* **Data extract**:

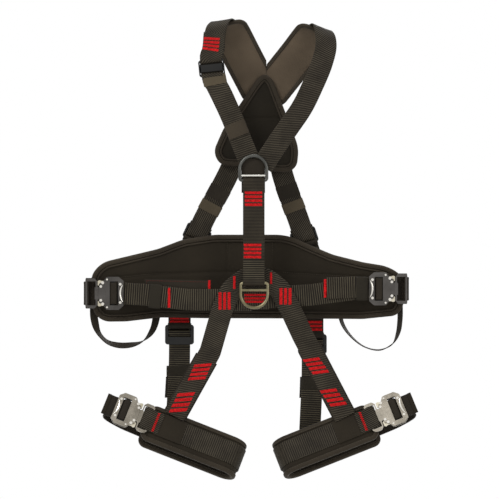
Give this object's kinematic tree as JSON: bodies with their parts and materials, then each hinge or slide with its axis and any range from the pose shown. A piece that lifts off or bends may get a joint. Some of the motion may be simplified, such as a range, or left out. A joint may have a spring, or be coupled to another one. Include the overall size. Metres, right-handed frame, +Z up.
{
  "type": "full body safety harness",
  "caption": "Full-body work positioning harness with dorsal, sternal and ventral rings, padded waist belt, padded leg loops, quick-connect buckles and gear loops.",
  "frame": {"origin": "middle of the eye of the dorsal ring, between the shoulder blades, from which the harness hangs", "axes": "+Z up towards the shoulders, -Y towards the wearer's front, +X towards the wearer's left (right in a front view)"},
  "size_m": [0.699, 0.1256, 0.9669],
  "materials": {
    "webbing": "woven polyester webbing",
    "pad_fabric": "dense polyester fabric with bound edges",
    "mesh_lining": "breathable spacer mesh",
    "elastic": "woven elastic band",
    "black_plastic": "moulded, fine grain",
    "black_steel": "black coated steel",
    "ring_steel": "dark coated forged steel",
    "ring_gold": "yellow zinc plated forged steel",
    "buckle_waist": "dark bead-blasted steel",
    "buckle_leg": "bead-blasted aluminium alloy",
    "lever_steel": "polished steel",
    "rivet_steel": "polished"
  },
  "bodies": {
    "sternal_ring": {"sternal_ring": "ring_steel"},
    "ventral_ring": {"ventral_ring": "ring_gold"},
    "dorsal_ring": {"dorsal_ring": "ring_steel"},
    "waist_left_lever_upper": {"waist_left_lever_upper": "lever_steel"},
    "waist_left_lever_lower": {"waist_left_lever_lower": "lever_steel"},
    "waist_left_slide_bar": {"waist_left_slide_bar": "black_steel"},
    "waist_right_lever_upper": {"waist_right_lever_upper": "lever_steel"},
    "waist_right_lever_lower": {"waist_right_lever_lower": "lever_steel"},
    "waist_right_slide_bar": {"waist_right_slide_bar": "black_steel"},
    "leg_left_lever_upper": {"leg_left_lever_upper": "lever_steel"},
    "leg_left_lever_lower": {"leg_left_lever_lower": "lever_steel"},
    "leg_left_slide_bar": {"leg_left_slide_bar": "black_steel"},
    "leg_right_lever_upper": {"leg_right_lever_upper": "lever_steel"},
    "leg_right_lever_lower": {"leg_right_lever_lower": "lever_steel"},
    "leg_right_slide_bar": {"leg_right_slide_bar": "black_steel"},
    "root": {"back_pad": "pad_fabric", "belly_strap_left": "webbing", "belly_strap_right": "webbing", "buckle_rivets": "rivet_steel", "centre_strap": "webbing", "chest_patch": "webbing", "dorsal_plate": "black_plastic", "dorsal_ring_fold": "webbing", "elastic_keepers": "elastic", "gear_loop_left": "webbing", "gear_loop_right": "webbing", "leg_adjuster_left": "black_steel", "leg_adjuster_right": "black_steel", "leg_left_buckle_body": "buckle_leg", "leg_left_buckle_tab": "buckle_leg", "leg_pad_left": "pad_fabric", "leg_pad_right": "pad_fabric", "leg_right_buckle_body": "buckle_leg", "leg_right_buckle_tab": "buckle_leg", "leg_tail_left": "webbing", "leg_tail_right": "webbing", "leg_web_left": "webbing", "leg_web_right": "webbing", "lever_springs": "rivet_steel", "rear_adjuster_left": "black_steel", "rear_adjuster_right": "black_steel", "rear_leg_strap_left": "webbing", "rear_leg_strap_right": "webbing", "rear_strap_left": "webbing", "rear_strap_right": "webbing", "riser_left": "webbing", "riser_right": "webbing", "shoulder_adjuster": "black_steel", "shoulder_pad_left": "mesh_lining", "shoulder_pad_right": "mesh_lining", "shoulder_strap_left": "webbing", "shoulder_strap_left_lower": "webbing", "shoulder_strap_right": "webbing", "waist_belt": "webbing", "waist_left_buckle_body": "buckle_waist", "waist_left_buckle_tab": "buckle_waist", "waist_pad": "pad_fabric", "waist_pad_tabs": "webbing", "waist_right_buckle_body": "buckle_waist", "waist_right_buckle_tab": "buckle_waist"}
  },
  "joints": [
    {"name": "sternal_ring_swing", "type": "hinge", "parent": "root", "child": "sternal_ring", "pos_m": [-0.011, -0.113, -0.132], "axis": [1, 0, 0], "range_deg": [0, 115]},
    {"name": "ventral_ring_swing", "type": "hinge", "parent": "root", "child": "ventral_ring", "pos_m": [-0.009, -0.113, -0.346], "axis": [-1, 0, 0], "range_deg": [0, 115]},
    {"name": "dorsal_ring_swing", "type": "hinge", "parent": "root", "child": "dorsal_ring", "pos_m": [0, 0, -0.027], "axis": [-1, 0, 0], "range_deg": [0, 115]},
    {"name": "waist_left_lever_upper_press", "type": "hinge", "parent": "root", "child": "waist_left_lever_upper", "pos_m": [-0.325, -0.097, -0.3455], "axis": [0, -1, 0], "range_deg": [0, 10], "stiffness_Nm_per_rad": 0.08, "springref_deg": -4.58},
    {"name": "waist_left_lever_lower_press", "type": "hinge", "parent": "root", "child": "waist_left_lever_lower", "pos_m": [-0.325, -0.097, -0.3895], "axis": [0, 1, 0], "range_deg": [0, 10], "stiffness_Nm_per_rad": 0.08, "springref_deg": -4.58},
    {"name": "waist_left_slide_bar_float", "type": "slide", "parent": "root", "child": "waist_left_slide_bar", "axis": [1, 0, 0], "range_m": [0, 0.0025]},
    {"name": "waist_right_lever_upper_press", "type": "hinge", "parent": "root", "child": "waist_right_lever_upper", "pos_m": [0.274, -0.097, -0.336], "axis": [0, 1, 0], "range_deg": [0, 10], "stiffness_Nm_per_rad": 0.08, "springref_deg": -4.58},
    {"name": "waist_right_lever_lower_press", "type": "hinge", "parent": "root", "child": "waist_right_lever_lower", "pos_m": [0.274, -0.097, -0.38], "axis": [0, -1, 0], "range_deg": [0, 10], "stiffness_Nm_per_rad": 0.08, "springref_deg": -4.58},
    {"name": "waist_right_slide_bar_float", "type": "slide", "parent": "root", "child": "waist_right_slide_bar", "axis": [-1, 0, 0], "range_m": [0, 0.0025]},
    {"name": "leg_left_lever_upper_press", "type": "hinge", "parent": "root", "child": "leg_left_lever_upper", "pos_m": [-0.2513, -0.09615, -0.59971], "axis": [-0.1254, 0.9397, -0.3182], "range_deg": [0, 10], "stiffness_Nm_per_rad": 0.08, "springref_deg": -4.58},
    {"name": "leg_left_lever_lower_press", "type": "hinge", "parent": "root", "child": "leg_left_lever_lower", "pos_m": [-0.26645, -0.1112, -0.63818], "axis": [0.1254, -0.9397, 0.3182], "range_deg": [0, 10], "stiffness_Nm_per_rad": 0.08, "springref_deg": -4.58},
    {"name": "leg_left_slide_bar_float", "type": "slide", "parent": "root", "child": "leg_left_slide_bar", "axis": [-0.9304, 0, 0.3665], "range_m": [0, 0.0025]},
    {"name": "leg_right_lever_upper_press", "type": "hinge", "parent": "root", "child": "leg_right_lever_upper", "pos_m": [0.2553, -0.09615, -0.59771], "axis": [-0.1254, -0.9397, 0.3182], "range_deg": [0, 10], "stiffness_Nm_per_rad": 0.08, "springref_deg": -4.58},
    {"name": "leg_right_lever_lower_press", "type": "hinge", "parent": "root", "child": "leg_right_lever_lower", "pos_m": [0.27045, -0.1112, -0.63618], "axis": [0.1254, 0.9397, -0.3182], "range_deg": [0, 10], "stiffness_Nm_per_rad": 0.08, "springref_deg": -4.58},
    {"name": "leg_right_slide_bar_float", "type": "slide", "parent": "root", "child": "leg_right_slide_bar", "axis": [0.9304, 0, 0.3665], "range_m": [0, 0.0025]}
  ]
}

* **Exercise details**:
All of the material must be reproduced exactly.

* **Result**:
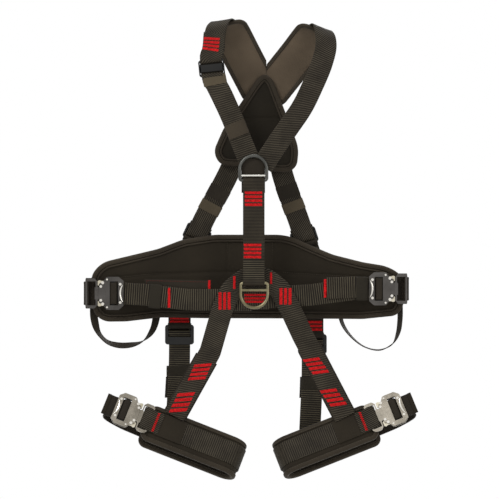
Give this object's kinematic tree as JSON: bodies with their parts and materials, then each hinge or slide with its axis and any range from the pose shown. A piece that lifts off or bends may get a joint. Some of the motion may be simplified, such as a range, or left out. A joint may have a spring, or be coupled to another one. Include the overall size. Metres, right-handed frame, +Z up.
{
  "type": "full body safety harness",
  "caption": "Full-body work positioning harness with dorsal, sternal and ventral rings, padded waist belt, padded leg loops, quick-connect buckles and gear loops.",
  "frame": {"origin": "middle of the eye of the dorsal ring, between the shoulder blades, from which the harness hangs", "axes": "+Z up towards the shoulders, -Y towards the wearer's front, +X towards the wearer's left (right in a front view)"},
  "size_m": [0.699, 0.1256, 0.9669],
  "materials": {
    "webbing": "woven polyester webbing",
    "pad_fabric": "dense polyester fabric with bound edges",
    "mesh_lining": "breathable spacer mesh",
    "elastic": "woven elastic band",
    "black_plastic": "moulded, fine grain",
    "black_steel": "black coated steel",
    "ring_steel": "dark coated forged steel",
    "ring_gold": "yellow zinc plated forged steel",
    "buckle_waist": "dark bead-blasted steel",
    "buckle_leg": "bead-blasted aluminium alloy",
    "lever_steel": "polished steel",
    "rivet_steel": "polished"
  },
  "bodies": {
    "sternal_ring": {"sternal_ring": "ring_steel"},
    "ventral_ring": {"ventral_ring": "ring_gold"},
    "dorsal_ring": {"dorsal_ring": "ring_steel"},
    "waist_left_lever_upper": {"waist_left_lever_upper": "lever_steel"},
    "waist_left_lever_lower": {"waist_left_lever_lower": "lever_steel"},
    "waist_left_slide_bar": {"waist_left_slide_bar": "black_steel"},
    "waist_right_lever_upper": {"waist_right_lever_upper": "lever_steel"},
    "waist_right_lever_lower": {"waist_right_lever_lower": "lever_steel"},
    "waist_right_slide_bar": {"waist_right_slide_bar": "black_steel"},
    "leg_left_lever_upper": {"leg_left_lever_upper": "lever_steel"},
    "leg_left_lever_lower": {"leg_left_lever_lower": "lever_steel"},
    "leg_left_slide_bar": {"leg_left_slide_bar": "black_steel"},
    "leg_right_lever_upper": {"leg_right_lever_upper": "lever_steel"},
    "leg_right_lever_lower": {"leg_right_lever_lower": "lever_steel"},
    "leg_right_slide_bar": {"leg_right_slide_bar": "black_steel"},
    "root": {"back_pad": "pad_fabric", "belly_strap_left": "webbing", "belly_strap_right": "webbing", "buckle_rivets": "rivet_steel", "centre_strap": "webbing", "chest_patch": "webbing", "dorsal_plate": "black_plastic", "dorsal_ring_fold": "webbing", "elastic_keepers": "elastic", "gear_loop_left": "webbing", "gear_loop_right": "webbing", "leg_adjuster_left": "black_steel", "leg_adjuster_right": "black_steel", "leg_left_buckle_body": "buckle_leg", "leg_left_buckle_tab": "buckle_leg", "leg_pad_left": "pad_fabric", "leg_pad_right": "pad_fabric", "leg_right_buckle_body": "buckle_leg", "leg_right_buckle_tab": "buckle_leg", "leg_tail_left": "webbing", "leg_tail_right": "webbing", "leg_web_left": "webbing", "leg_web_right": "webbing", "lever_springs": "rivet_steel", "rear_adjuster_left": "black_steel", "rear_adjuster_right": "black_steel", "rear_leg_strap_left": "webbing", "rear_leg_strap_right": "webbing", "rear_strap_left": "webbing", "rear_strap_right": "webbing", "riser_left": "webbing", "riser_right": "webbing", "shoulder_adjuster": "black_steel", "shoulder_pad_left": "mesh_lining", "shoulder_pad_right": "mesh_lining", "shoulder_strap_left": "webbing", "shoulder_strap_left_lower": "webbing", "shoulder_strap_right": "webbing", "waist_belt": "webbing", "waist_left_buckle_body": "buckle_waist", "waist_left_buckle_tab": "buckle_waist", "waist_pad": "pad_fabric", "waist_pad_tabs": "webbing", "waist_right_buckle_body": "buckle_waist", "waist_right_buckle_tab": "buckle_waist"}
  },
  "joints": [
    {"name": "sternal_ring_swing", "type": "hinge", "parent": "root", "child": "sternal_ring", "pos_m": [-0.011, -0.113, -0.132], "axis": [1, 0, 0], "range_deg": [0, 115]},
    {"name": "ventral_ring_swing", "type": "hinge", "parent": "root", "child": "ventral_ring", "pos_m": [-0.009, -0.113, -0.346], "axis": [-1, 0, 0], "range_deg": [0, 115]},
    {"name": "dorsal_ring_swing", "type": "hinge", "parent": "root", "child": "dorsal_ring", "pos_m": [0, 0, -0.027], "axis": [-1, 0, 0], "range_deg": [0, 115]},
    {"name": "waist_left_lever_upper_press", "type": "hinge", "parent": "root", "child": "waist_left_lever_upper", "pos_m": [-0.325, -0.097, -0.3455], "axis": [0, -1, 0], "range_deg": [0, 10], "stiffness_Nm_per_rad": 0.08, "springref_deg": -4.58},
    {"name": "waist_left_lever_lower_press", "type": "hinge", "parent": "root", "child": "waist_left_lever_lower", "pos_m": [-0.325, -0.097, -0.3895], "axis": [0, 1, 0], "range_deg": [0, 10], "stiffness_Nm_per_rad": 0.08, "springref_deg": -4.58},
    {"name": "waist_left_slide_bar_float", "type": "slide", "parent": "root", "child": "waist_left_slide_bar", "axis": [1, 0, 0], "range_m": [0, 0.0025]},
    {"name": "waist_right_lever_upper_press", "type": "hinge", "parent": "root", "child": "waist_right_lever_upper", "pos_m": [0.274, -0.097, -0.336], "axis": [0, 1, 0], "range_deg": [0, 10], "stiffness_Nm_per_rad": 0.08, "springref_deg": -4.58},
    {"name": "waist_right_lever_lower_press", "type": "hinge", "parent": "root", "child": "waist_right_lever_lower", "pos_m": [0.274, -0.097, -0.38], "axis": [0, -1, 0], "range_deg": [0, 10], "stiffness_Nm_per_rad": 0.08, "springref_deg": -4.58},
    {"name": "waist_right_slide_bar_float", "type": "slide", "parent": "root", "child": "waist_right_slide_bar", "axis": [-1, 0, 0], "range_m": [0, 0.0025]},
    {"name": "leg_left_lever_upper_press", "type": "hinge", "parent": "root", "child": "leg_left_lever_upper", "pos_m": [-0.2513, -0.09615, -0.59971], "axis": [-0.1254, 0.9397, -0.3182], "range_deg": [0, 10], "stiffness_Nm_per_rad": 0.08, "springref_deg": -4.58},
    {"name": "leg_left_lever_lower_press", "type": "hinge", "parent": "root", "child": "leg_left_lever_lower", "pos_m": [-0.26645, -0.1112, -0.63818], "axis": [0.1254, -0.9397, 0.3182], "range_deg": [0, 10], "stiffness_Nm_per_rad": 0.08, "springref_deg": -4.58},
    {"name": "leg_left_slide_bar_float", "type": "slide", "parent": "root", "child": "leg_left_slide_bar", "axis": [-0.9304, 0, 0.3665], "range_m": [0, 0.0025]},
    {"name": "leg_right_lever_upper_press", "type": "hinge", "parent": "root", "child": "leg_right_lever_upper", "pos_m": [0.2553, -0.09615, -0.59771], "axis": [-0.1254, -0.9397, 0.3182], "range_deg": [0, 10], "stiffness_Nm_per_rad": 0.08, "springref_deg": -4.58},
    {"name": "leg_right_lever_lower_press", "type": "hinge", "parent": "root", "child": "leg_right_lever_lower", "pos_m": [0.27045, -0.1112, -0.63618], "axis": [0.1254, 0.9397, -0.3182], "range_deg": [0, 10], "stiffness_Nm_per_rad": 0.08, "springref_deg": -4.58},
    {"name": "leg_right_slide_bar_float", "type": "slide", "parent": "root", "child": "leg_right_slide_bar", "axis": [0.9304, 0, 0.3665], "range_m": [0, 0.0025]}
  ]
}